The economic comparison
The climate argument is compelling, but it only holds if the finances stack up too. Here the picture is more nuanced.
As a rule of thumb:
- Renovation: DKK 10,000–25,000/m² depending on scope and condition
- New build: DKK 25,000–40,000/m² (excluding land)
Renovation is cheaper — but with one important caveat: surprises. A building that looks healthy from the outside can hide rot in floor joists, undisclosed settlement damage, contaminated soil beneath the foundations or PCB in joints and sealant. Hidden defects can quickly shift a cost estimate from DKK 12,000/m² to DKK 20,000/m² — and in extreme cases much further.
The break-even point is where renovation costs exceed what new build would cost. It can approach when:
- More than 60–70% of the building envelope (roof, facades, windows) needs replacing
- The structure requires extensive intervention (new floor decks, foundation reinforcement)
- The floor plan is so dysfunctional it requires near-total reorganisation
A practical rule: If the structure can be preserved, renovation is almost always cheaper. If the structure essentially needs rebuilding, the whole calculation needs redoing.
When is demolition the right choice?
It isn’t always right to renovate. There are situations where demolition is actually the responsible decision:
Structural damage
Rot in load-bearing timber joists, serious settlement damage in foundations, or cracks indicating structural problems aren’t just expensive to fix — they can in extreme cases render a building illegal to occupy. If the foundation is compromised and the ground conditions demand a new solution, starting from scratch is often more rational.
Contamination
Asbestos, PCB and lead aren’t just unpleasant — they’re expensive and time-consuming to handle. PCB in particular (typically found in joints and paint in buildings from 1950–1977) can require specialist remediation that alone costs millions on larger buildings. A thorough environmental survey before deciding anything isn’t optional — it’s essential.
Energy performance that can’t be improved
Some building types — typically heavy industrial concrete construction with poor orientation, limited glazing and serious cold-bridge problems — cannot realistically be energy-renovated to a climatically responsible standard. This is rare for family homes, but more relevant for commercial buildings.
Floor plan limitations
If a building’s layout is so dysfunctional that it can’t be made to work without removing almost all interior walls — and thus effectively only retaining the external shell — it’s worth asking whether you’re essentially building new anyway.
Local plan allowing more
In some cases the existing building represents only a fraction of what the local development plan allows. A single-storey house on a plot zoned for three floors may make demolition commercially attractive. That’s a business argument, not a climate argument — and it should be treated accordingly.

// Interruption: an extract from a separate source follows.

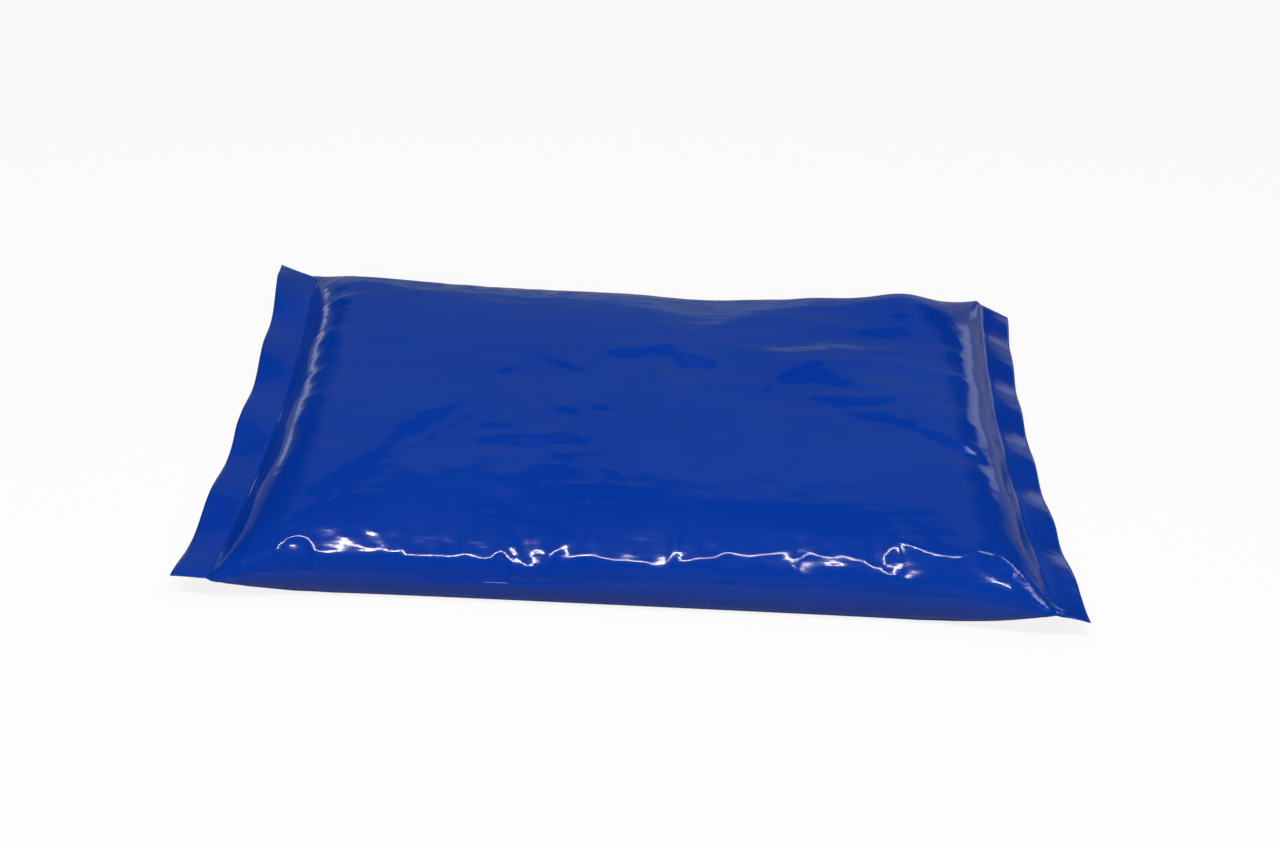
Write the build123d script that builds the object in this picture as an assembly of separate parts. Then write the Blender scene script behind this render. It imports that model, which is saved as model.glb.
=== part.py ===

Checklist: 5 questions to ask yourself
Before making a decision, these five questions can help structure your assessment:
1. Is the foundation and load-bearing structure sound? This is the single most important factor. A sound structure can almost always be renovated to a good outcome. A compromised structure changes the entire calculation.
2. What is the building’s energy rating — and can it be improved? An energy label E or F is not a death sentence — it’s a starting point. The question is whether a realistic renovation effort can lift the rating to C or better. Get an energy consultant to assess the potential before drawing any conclusions.
3. Does the floor plan suit your needs — or does it need fundamental changes? A floor plan that basically works but needs updating is different from one that is structurally problematic. The former is a renovation task; the latter is closer to a rebuild.
4. Is there contamination (asbestos, PCB, lead)? Have this investigated before you start breaking anything open. It’s a mandatory part of planning, not an unwelcome surprise.
5. What does the local plan say — can you build more or differently? The local development plan sets the framework for what’s even possible on the plot. If you don’t know the plan, you don’t know what you’re choosing between.
Conclusion
As a rule of thumb: if the structure can be saved, renovation is almost always the better choice — for the climate and for your finances.
This isn’t an ideological position — it’s an accounting exercise. The 30–50 tonnes of CO₂ already locked into a building don’t disappear when you demolish it — they’re wasted. And new construction costs an average of DKK 10,000–15,000/m² more than renovation, before any unforeseen costs are counted.
But renovation isn’t always right. Rot, contamination, foundation problems and extreme floor plan constraints can, in combination, make demolition the rational choice. The trick is to find out before you’re committed — not while work is already underway.
That’s why a good renovation process always begins with a thorough condition survey. Not as a formality, but because it’s the only way to get the decision-making basis you actually need.
FAQ
When is demolition climatically justifiable? When the existing structure is so compromised that it essentially needs rebuilding, or when contamination (asbestos, PCB) requires an intervention that exceeds the building’s salvage value. In those cases it’s possible to argue climatically for demolition — but it requires a serious life cycle assessment to document.
Can I use BR18 limits as a benchmark for renovation? BR18’s climate requirement of 12 kg CO₂-equivalents per m² per year applies to new construction, not renovation. But the numbers are useful as a reference: a renovation that reduces operating energy and preserves the existing structure will typically perform far better than new construction calculated to the limit.
What does a condition survey cost? A professional condition survey of a family home typically costs DKK 5,000–15,000. It’s cheap insurance against making wrong decisions worth hundreds of thousands.
Can you renovate a house with energy label F up to B? Yes, it’s possible in most cases. It typically requires insulating the roof and external walls, replacing windows, fitting a heat pump and possibly mechanical ventilation with heat recovery. It’s an investment, but it can pay for itself over 15–20 years through lower heating bills — and it typically increases the property’s market value.